I'm by no means a game developer, but I do  like to develop games. By that, I mean I like to put together quick little projects for my kids/self/friends to play around in, but generally have no real idea what I'm doing and it's more about the challenge and fun of it, than producing anything truly professional.

All my games are "released" (shared privately) for free and open source, so I try and use as many free and open source tools wherever I can. I'm not making any money off my games, so I can't really spend any money on them either. The only real exception is that I do use Game Maker Studio 2 which I picked up in a Humble Bundle a few years back really cheap.

This post will be an updated-as-required list of my favourite free tools to help you make your game.




Tools and resources for pixel artists, including tutorials, palette lists, a web-based pixel editor, software recommendations, and more.

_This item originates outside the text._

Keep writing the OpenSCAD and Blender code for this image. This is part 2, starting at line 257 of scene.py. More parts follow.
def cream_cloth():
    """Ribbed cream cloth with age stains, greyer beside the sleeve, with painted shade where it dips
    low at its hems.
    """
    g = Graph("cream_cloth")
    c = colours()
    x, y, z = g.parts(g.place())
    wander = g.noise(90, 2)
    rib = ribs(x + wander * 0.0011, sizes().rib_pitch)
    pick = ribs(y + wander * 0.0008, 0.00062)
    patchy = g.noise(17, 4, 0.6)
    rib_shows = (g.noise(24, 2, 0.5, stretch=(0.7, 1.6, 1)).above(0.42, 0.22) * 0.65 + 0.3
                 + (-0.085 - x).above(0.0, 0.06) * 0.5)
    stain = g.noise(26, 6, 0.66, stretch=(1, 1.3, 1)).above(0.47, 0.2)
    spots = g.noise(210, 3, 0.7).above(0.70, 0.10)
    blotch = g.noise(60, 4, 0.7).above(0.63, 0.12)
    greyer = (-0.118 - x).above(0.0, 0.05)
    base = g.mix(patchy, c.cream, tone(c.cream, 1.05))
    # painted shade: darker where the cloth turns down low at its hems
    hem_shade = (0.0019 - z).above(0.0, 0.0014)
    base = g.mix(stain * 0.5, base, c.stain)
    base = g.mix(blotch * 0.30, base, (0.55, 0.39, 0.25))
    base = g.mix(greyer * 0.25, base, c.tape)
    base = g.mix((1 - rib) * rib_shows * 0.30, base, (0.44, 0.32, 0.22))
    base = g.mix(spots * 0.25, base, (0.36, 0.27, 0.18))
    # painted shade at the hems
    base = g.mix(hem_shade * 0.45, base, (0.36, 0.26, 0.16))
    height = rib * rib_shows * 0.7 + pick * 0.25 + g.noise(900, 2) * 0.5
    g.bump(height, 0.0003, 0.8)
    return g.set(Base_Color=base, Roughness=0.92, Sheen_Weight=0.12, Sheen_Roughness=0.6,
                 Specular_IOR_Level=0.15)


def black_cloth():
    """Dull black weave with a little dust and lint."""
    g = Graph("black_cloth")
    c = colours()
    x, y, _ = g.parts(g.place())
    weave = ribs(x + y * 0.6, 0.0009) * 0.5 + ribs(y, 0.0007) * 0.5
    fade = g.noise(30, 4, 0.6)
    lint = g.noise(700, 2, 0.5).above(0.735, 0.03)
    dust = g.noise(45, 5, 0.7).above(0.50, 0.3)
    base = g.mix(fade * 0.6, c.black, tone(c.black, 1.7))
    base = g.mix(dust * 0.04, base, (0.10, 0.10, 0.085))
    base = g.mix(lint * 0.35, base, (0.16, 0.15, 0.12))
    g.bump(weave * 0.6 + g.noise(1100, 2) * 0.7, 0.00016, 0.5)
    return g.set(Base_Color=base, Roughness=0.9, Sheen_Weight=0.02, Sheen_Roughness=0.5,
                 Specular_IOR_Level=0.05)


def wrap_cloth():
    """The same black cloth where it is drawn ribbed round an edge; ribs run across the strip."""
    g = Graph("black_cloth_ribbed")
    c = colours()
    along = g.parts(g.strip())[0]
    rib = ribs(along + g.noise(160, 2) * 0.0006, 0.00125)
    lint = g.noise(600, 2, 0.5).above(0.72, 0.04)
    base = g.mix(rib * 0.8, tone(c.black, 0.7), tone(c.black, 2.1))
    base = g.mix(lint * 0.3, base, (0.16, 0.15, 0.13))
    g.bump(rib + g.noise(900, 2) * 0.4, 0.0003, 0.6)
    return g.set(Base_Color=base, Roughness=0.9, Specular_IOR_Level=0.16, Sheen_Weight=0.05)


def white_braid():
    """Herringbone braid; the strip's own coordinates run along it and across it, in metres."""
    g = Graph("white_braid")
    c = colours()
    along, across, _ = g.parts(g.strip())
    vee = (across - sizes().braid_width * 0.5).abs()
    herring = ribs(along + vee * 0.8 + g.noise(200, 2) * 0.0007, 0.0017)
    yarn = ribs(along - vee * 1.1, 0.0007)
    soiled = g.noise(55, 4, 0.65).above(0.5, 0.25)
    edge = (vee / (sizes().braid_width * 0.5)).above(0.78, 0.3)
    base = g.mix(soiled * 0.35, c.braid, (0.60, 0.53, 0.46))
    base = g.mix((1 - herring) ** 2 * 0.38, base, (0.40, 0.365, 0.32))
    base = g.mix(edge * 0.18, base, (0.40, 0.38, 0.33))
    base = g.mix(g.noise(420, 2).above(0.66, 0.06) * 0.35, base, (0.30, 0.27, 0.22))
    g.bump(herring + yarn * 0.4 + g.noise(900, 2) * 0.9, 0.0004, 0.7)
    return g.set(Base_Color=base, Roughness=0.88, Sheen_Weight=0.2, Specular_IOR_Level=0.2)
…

Huge selection of 2D and 3D game art under a variety of open licensing for you to use in your hobby and/or production projects.

The Spriters Resource


The Spriters Resource has thousands of sprites and graphics that you can use for inspiration, reference, or to prototype your game. Many are taken from existing games, but there's also a solid selection of custom/modified sprites too. I mostly use it to get ideas and inspiration for animation, or to reference how other people do certain actions and effects.

Universal LPC Sprite Sheet Character Generator


[Gaurav Munjal] has created this absolutely amazing web-based character sprite generator based on the Universal LPC Spritesheet which is a great set of character sprites to get your game going. It's open source and has everything you need to put customisable animated characters into your game with lots of clothing items, weapons, tools, and so on.

RPG Tileset


RPGTileset.com has thousands of tilesets for both characters and world/environment decoration. They're designed for RPG Game Maker software but I have found they work fine in Game Maker Studio 2 as well. I generally use these just to grab specific sprites from the sets and then modify to suit my game, or just as reference/inspiration, but there's plenty there good enough for your final game too depending on the style you're going after.



Piskel is a web-based application for creating animated sprites from scratch, or modifying existing ones. It lets you create animation frames, layers on each frame, preview the animation in progress, and more.

Seriously great tool that I find invaluable in helping me create new animated characters or open up existing ones to analyze the frame differences better.


Bosca Ceoil


Bosca Ceoil is an old-school Impulse-Tracker-style music making program that keeps it really simple, and is ideal for retro games and any game where you just want to quickly put together a classic sounding piece of music. It's about as easy as it gets to use, with a variety of MIDI instruments and tools to build your track, and the ability to export as MID or WAV file.

I love that it's a simple standalone application that you can unzip and use with no installation necessary, and has zero bloat at all.



Bfxr is a Sound Effect Generator that has an online Flash version or like Bosca Ceoil above, has a standalone application you can download and use locally with no installation.

It has a series of pre-designed random sound generators for common actions in games like picking up power-ups/coins, jumping, shooting, getting hit, etc. It then lets you infinitely customise the sound to suit your taste, or create your own sounds from scratch. I can spend hours in this simple little program just playing with all the sliders and coming up with cool sound effects, and adding lots of tiny little sounds to your game is a really great way to add atmosphere with very little performance/size.

Game Maker Studio 2

Despite the amateurish name, GMS2 has grown to be an incredibly competent 2D (and basic-3D) game engine used in a variety of popular indie games. It started out simple, and has expanded to cover pretty much every style of indie game imaginable, from platformers to top-down RPGs to anything else you can imagine. It has basic functionality for 3D and a solid-but-simple physics engine, and is so easy to pick up that you can go from zero-experience to your first playable game in a weekend. Most of that is thanks to the extensive documentation, first-party tutorials, and a large friendly community publishing lots of tutorials and guides, some of which are below:

Shaun Spalding

Probably the most well-known GMS2 Tutorial maker, thanks mainly to his great Platformer tutorial. He also puts out a lot of other tutorials and guides for various aspects of GMS2 though.



Another well-known GMS2 pro, with an extensive collection of RPG based tutorials and more.


Talent Lost

Tutorials on card based games, top-down exploration/survival games, and currently putting out videos on turn-based strategy/fighting style games.



Mostly concentrates on Platform Shooters and some individual videos on specific mechanics/features.



More advanced tutorials on specific features like mouse-clickable UIs and re-mappable keyboard controls.